Às vezes, quando precisam desabafar, os estudantes iluminam uma bola de discoteca pendurada no teto com as lanternas dos celulares e dançam ao redor. “Tendemos a cultivar uma vida diferente em um novo país”, disse Guha. “Voltamos para casa, mas aqui também é casa.”
Guha e os outros estudantes no laboratório não entendem por que Susan foi expulsa, mas uma pista pode estar em uma descrição de seu trabalho no site da universidade: “Seus interesses de pesquisa incluem IA médica.” Poderia ser tão simples quanto isso, uma menção de uma frase sobre inteligência artificial em um momento em que os EUA buscam bloquear o avanço da China nessa tecnologia? “Isso é a única coisa em que conseguimos pensar”, disse outro colega que pediu para não ser identificado porque não está autorizado a falar.
O advogado de Susan disse que ela mencionou seu interesse em IA quando questionada pelo agente da Alfândega em Dulles sobre o que pretendia fazer após a graduação, mas que isso não foi citado como motivo para sua expulsão. Ela disse ao agente que estaria aberta a retornar à China ou a ficar nos EUA.
Na mesa de Susan, uma das oito no laboratório de engenharia elétrica, seu nome permanece rabiscado com marcador preto em uma divisória de vidro. Alguns livros em uma prateleira e uma cadeira vermelha vazia aguardam seu retorno.
A Alfândega não respondeu à moção de seu advogado para rescindir a proibição de cinco anos, e não há prazo definido para que isso aconteça. Embora cinco meses tenham se passado, Susan continua traumatizada com seu tratamento. Ela disse que passou toda a sua vida focada em obter uma educação ocidental e só quer usar seu diploma para ajudar com questões médicas, como melhorar diagnósticos de câncer.

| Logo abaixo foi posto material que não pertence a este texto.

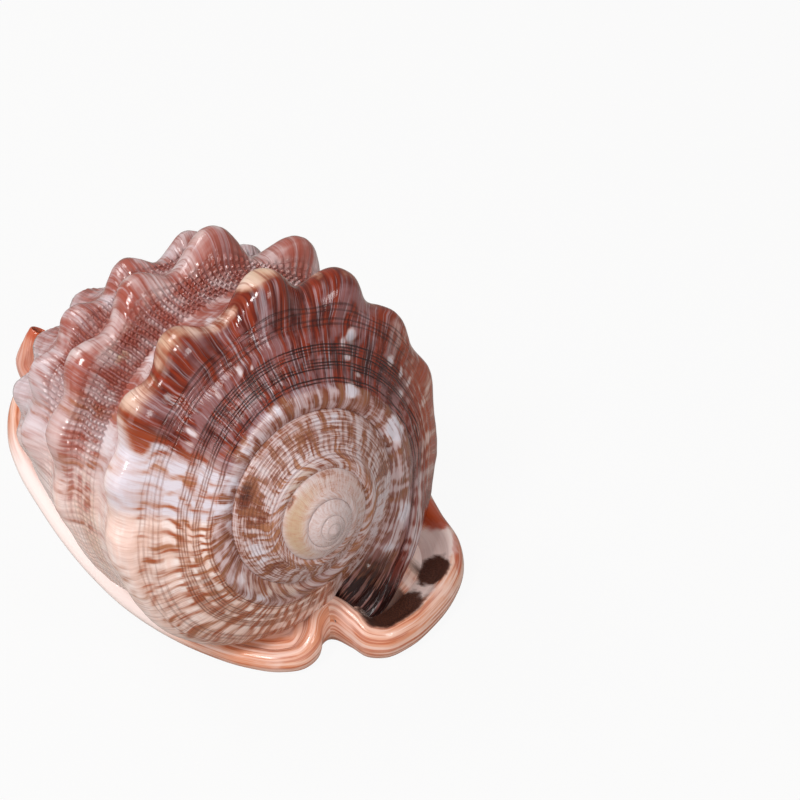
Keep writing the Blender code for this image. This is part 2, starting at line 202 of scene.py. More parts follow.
def smooth_curve(where, places, values):
    """Cubic through the knots, with tangents from the neighbouring knots."""
    where = np.asarray(where, float)
    places = np.asarray(places, float)
    values = np.asarray(values, float)
    gaps = np.diff(places)
    slopes = np.diff(values) / gaps
    inner = (slopes[1:] * gaps[:-1] + slopes[:-1] * gaps[1:]) / (gaps[1:] + gaps[:-1])
    tangents = np.concatenate([slopes[:1], inner, slopes[-1:]])
    k = np.clip(np.searchsorted(places, where, side="right") - 1, 0, len(gaps) - 1)
    h = gaps[k]
    u = (where - places[k]) / h
    return (
        (2 * u**3 - 3 * u**2 + 1) * values[k]
        + (u**3 - 2 * u**2 + u) * h * tangents[k]
        + (3 * u**2 - 2 * u**3) * values[k + 1]
        + (u**3 - u**2) * h * tangents[k + 1]
    )


def table_curves(where, rows):
    """Smooth values of the later columns where the first column is at `where`, held at both ends."""
    knots = np.array(rows, float)
    held = np.clip(where, knots[0, 0], knots[-1, 0])
    return [smooth_curve(held, knots[:, 0], column) for column in knots[:, 1:].T]


def lengths_along(points):
    """Length of a line of points up to each of them."""
    steps = np.linalg.norm(np.diff(points, axis=0), axis=1)
    return np.concatenate([[0.0], np.cumsum(steps)])


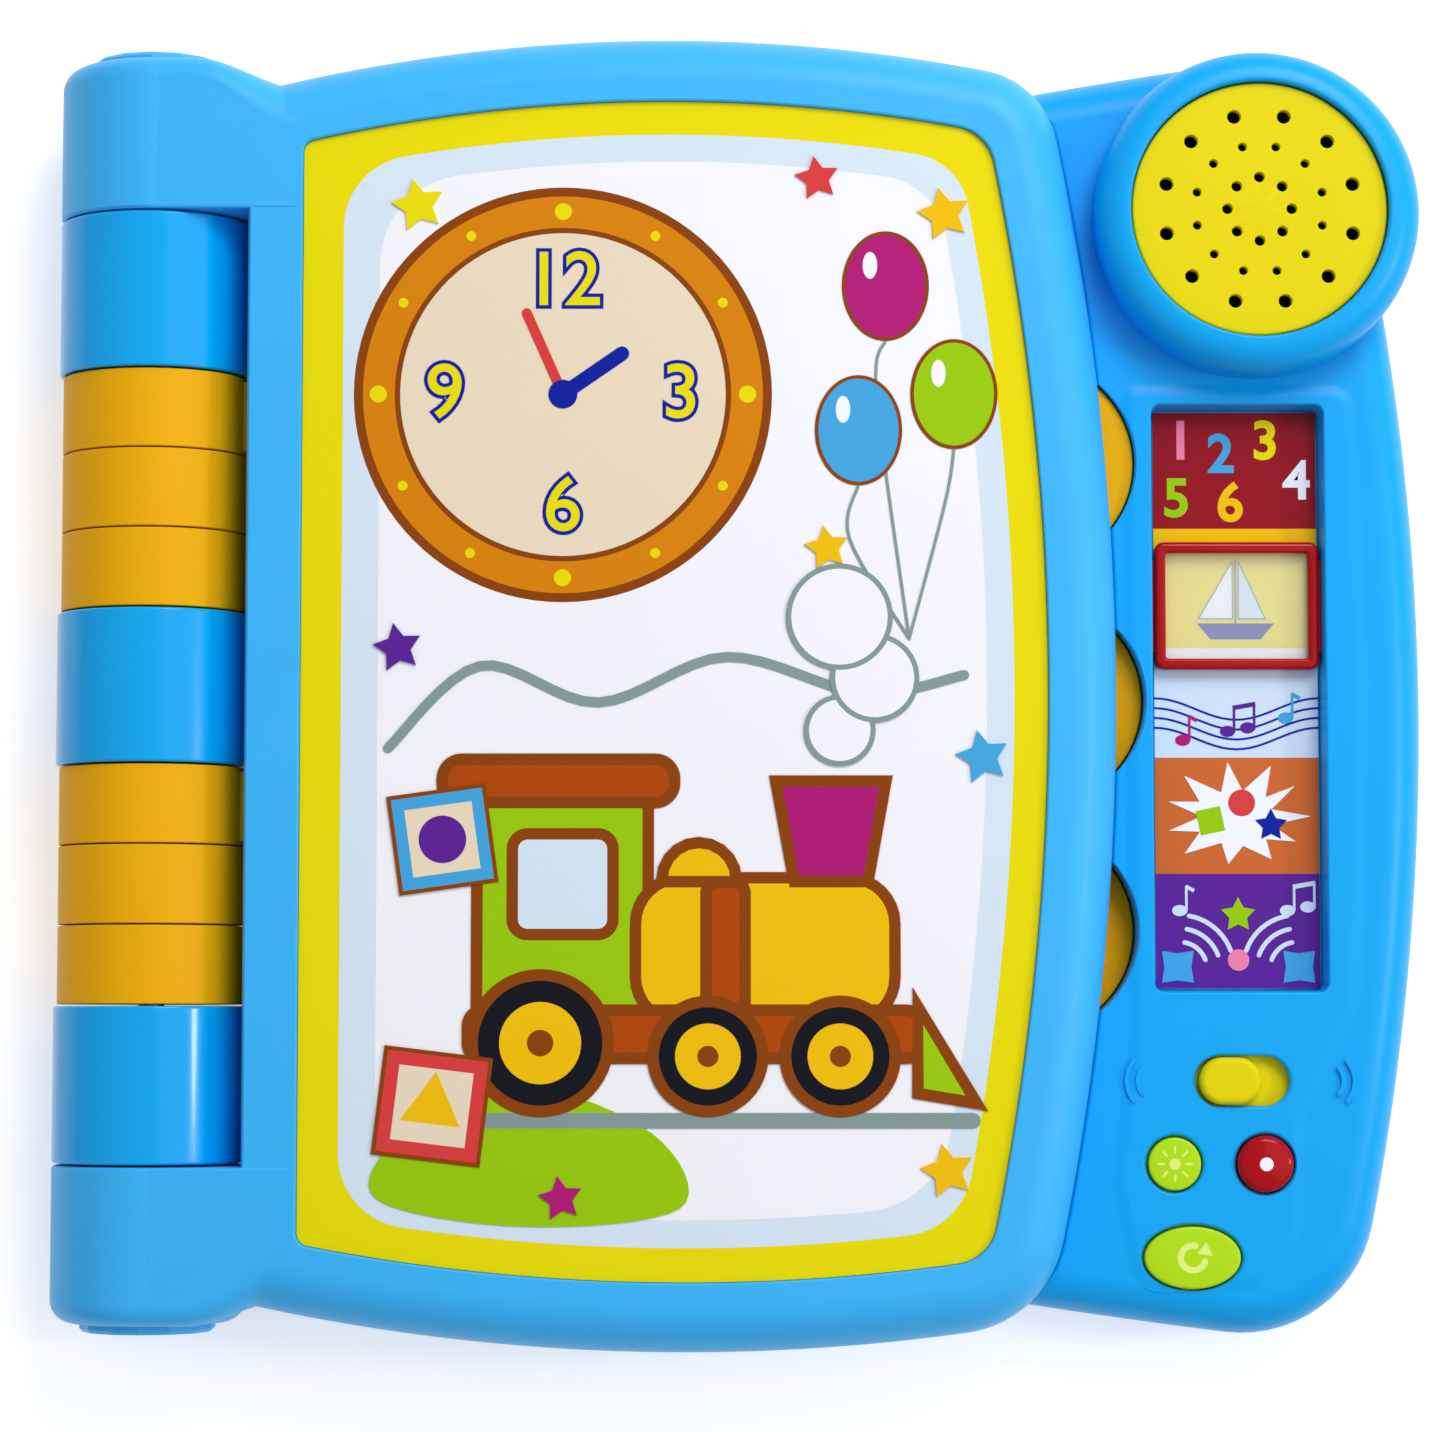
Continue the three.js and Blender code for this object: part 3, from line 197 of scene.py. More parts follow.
def evaluated_mesh(obj):
    bpy.context.view_layer.update()
    graph = bpy.context.evaluated_depsgraph_get()
    return bpy.data.meshes.new_from_object(obj.evaluated_get(graph))


def raw(name, verts, faces):
    mesh = bpy.data.meshes.new(name)
    mesh.from_pydata([place(*v) for v in verts], [], faces)
    work = bmesh.new()
    work.from_mesh(mesh)
    bmesh.ops.remove_doubles(work, verts=work.verts, dist=1e-7)
    bmesh.ops.recalc_face_normals(work, faces=work.faces)
    work.to_mesh(mesh)
    work.free()
    return linked(name, mesh)


def bake_modifiers(obj):
    mesh = evaluated_mesh(obj)
    obj.modifiers.clear()
    obj.data = mesh


def combine(target, tools, how):
    for tool in tools:
        modifier = target.modifiers.new("cut", "BOOLEAN")
        modifier.operation = how
        modifier.solver = "MANIFOLD"
        modifier.object = tool
        faces = len(target.data.polygons)
        bake_modifiers(target)
        if len(target.data.polygons) < faces / 8:
            raise ValueError("%s lost its faces to %s" % (target.name, tool.name))
        bpy.data.objects.remove(tool)
    return target


def join(target, *tools):
    return combine(target, tools, "UNION")


def cut(target, *tools):
    return combine(target, tools, "DIFFERENCE")


def loft(name, levels):
    """Levels are pairs of height and outline, with the same count of points in each outline."""
    count = len(levels[0][1])
    verts = [(x, y, z) for z, outline in levels for x, y in outline]
    faces = []
    for level in range(len(levels) - 1):
        for i in range(count):
            a = level * count + i
            b = level * count + (i + 1) % count
            faces.append((a, b, b + count, a + count))
    faces.append(tuple(range(count))[::-1])
    faces.append(tuple(range((len(levels) - 1) * count, len(levels) * count)))
    return raw(name, verts, faces)


def slab(name, outline, low, high):
    return loft(name, [(low, outline), (high, outline)])


def lathe(name, profile, to_point, sides, closed=False):
    """Profile points are pairs of radius and height; an end on the axis closes there."""
    verts = []
    rows = []
    for r, h in profile:
        if r == 0:
            rows.append([len(verts)] * sides)
            verts.append(to_point(0, h, 0))
        else:
            rows.append(list(range(len(verts), len(verts) + sides)))
            verts.extend(to_point(r, h, 2 * math.pi * i / sides) for i in range(sides))
    if closed:
        rows.append(rows[0])
    faces = []
    for low, high in zip(rows, rows[1:]):
        for i in range(sides):
            j = (i + 1) % sides
            corners = [low[i], low[j], high[j], high[i]]
            unique = list(dict.fromkeys(corners))
            if len(unique) > 2:
                faces.append(tuple(unique))
    return raw(name, verts, faces)


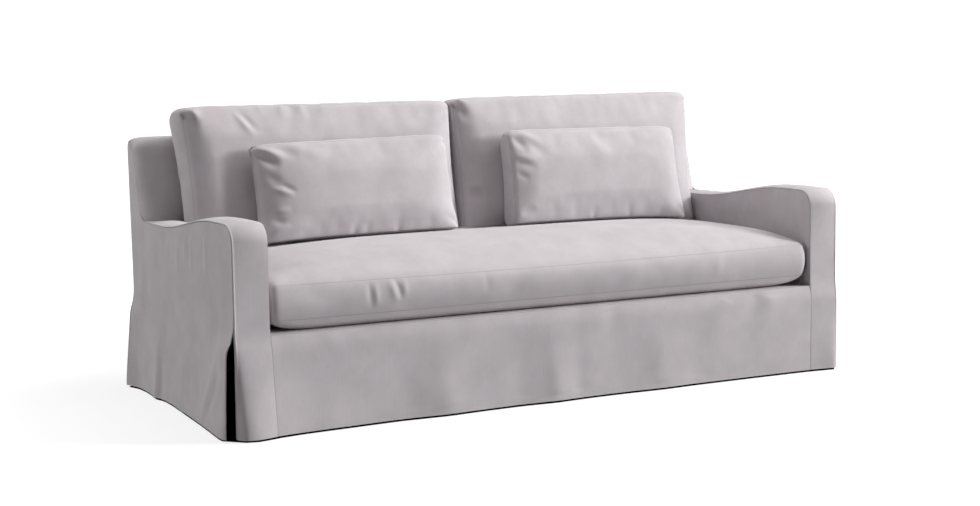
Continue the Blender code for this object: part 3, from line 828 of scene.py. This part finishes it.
def leaning_form(a, b, c, form, ends, leans, lifts, rolls, crown, swells):
    """A boxed cushion that stands on the bench and leans back."""
    a, b, c = np.array(a), np.array(b), np.array(c)
    up, back = (c + 1) / 2, (b + 1) / 2
    corners = {key: np.array([0.0, *value]) for key, value in form.items()}
    foot = between(corners["front_foot"], corners["rear_foot"], back[:, None])
    head = between(corners["front_head"], corners["rear_head"], back[:, None])
    points = between(foot, head, up[:, None])
    half_x = (ends[1] - ends[0]) / 2
    half_z = (form["front_head"][1] - form["front_foot"][1]) / 2
    side_gap, end_gap = (1 - np.abs(a)) * half_x, (1 - np.abs(c)) * half_z
    bulge = 1 - b * b
    near_side, near_top = np.abs(a) ** 16, np.maximum(0, c) ** 10
    draw = 0.008 * (1 - c * c) * near_side + swells[0] * near_side * (1 - 2 * bulge)
    reach = half_x + between(leans[0], leans[1], (a + 1) / 2) * up
    across, rise = round_corners(half_x * a, half_z * c, half_x, half_z, CORNER)
    points += (rise / half_z - c)[:, None] / 2 * (head - foot)
    points[:, 0] = (ends[0] + ends[1]) / 2 + across / half_x * reach - np.sign(a) * draw
    points[:, 2] += up * between(lifts[0], lifts[1], (a + 1) / 2) - 0.008 * np.abs(a) ** 9 * near_top
    points[:, 2] += near_top * (swells[1] * bulge - 0.005)
    ahead = np.array([0, -1, 0.2]) / math.hypot(1, 0.2)
    gaps = (side_gap, side_gap, end_gap)
    left, right, end = [depth * quarter(gap, reach) for (depth, reach), gap in zip(rolls, gaps)]
    rolled_off = np.minimum(np.where(a < 0, left, right) + end, 1.15 * max(rolls)[0])
    out = crown * swell(a, c) - rolled_off
    out = np.where(b < 0, out, np.minimum(out, crown * swell(a, c) - 0.4 * rolled_off))
    points += ahead * (-b * out)[:, None]
    return points


# %% [markdown]
# ## Filling
#
# The filling is a cloth simulation. The seams are held, the cloth is given a little slack, and air pressure
# pushes it out for twenty frames with no gravity. Slack cloth finds its own shallow hollows, which no formula
# gives. The finest of its wrinkles are combed out, because this cloth is thick and stretched smooth, and how far
# a point may move is capped, so that the cushion keeps its measured size. The main creases are drawn one by one.


# %% Filling
FRAMES = 20
FILLING = {"quality": 5, "mass": 0.3, "vertex_group_mass": "held", "tension_stiffness": 12}
FILLING |= {"compression_stiffness": 12, "shear_stiffness": 6, "bending_stiffness": 4.0}
FILLING |= {"use_pressure": True, "uniform_pressure_force": 4.0}


def combed(cushion, move, times):
    """Spreads each point's move over its neighbours, which leaves the broad folds and takes out the fine ones."""
    ends = np.empty(len(cushion.data.edges) * 2, int)
    cushion.data.edges.foreach_get("vertices", ends)
    one, other = ends.reshape(-1, 2).T
    count = np.bincount(ends, minlength=len(move))
    for _ in range(times):
        around = [
            np.bincount(one, move[other, axis], len(move)) + np.bincount(other, move[one, axis], len(move))
            for axis in range(3)
        ]
        move = 0.4 * move + 0.6 * np.stack(around, 1) / count[:, None]
    return move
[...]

“Aquele oficial entendeu mal e registrou minhas informações incorretamente, depois me perguntou por que eu não disse a verdade”, disse Susan, relembrando a sala fria onde foi trancada durante a noite sem seus óculos, com apenas um tapete no chão e sem privacidade para usar o banheiro. No avião de volta para casa, na véspera de Ano Novo, ela chorou quando o comissário de bordo anunciou que era meia-noite e outros passageiros aplaudiram.
Agora ela se senta em um quarto branco no apartamento de seus pais no norte da China, sentindo-se desesperada. “Eu não sei o que fazer”, disse ela.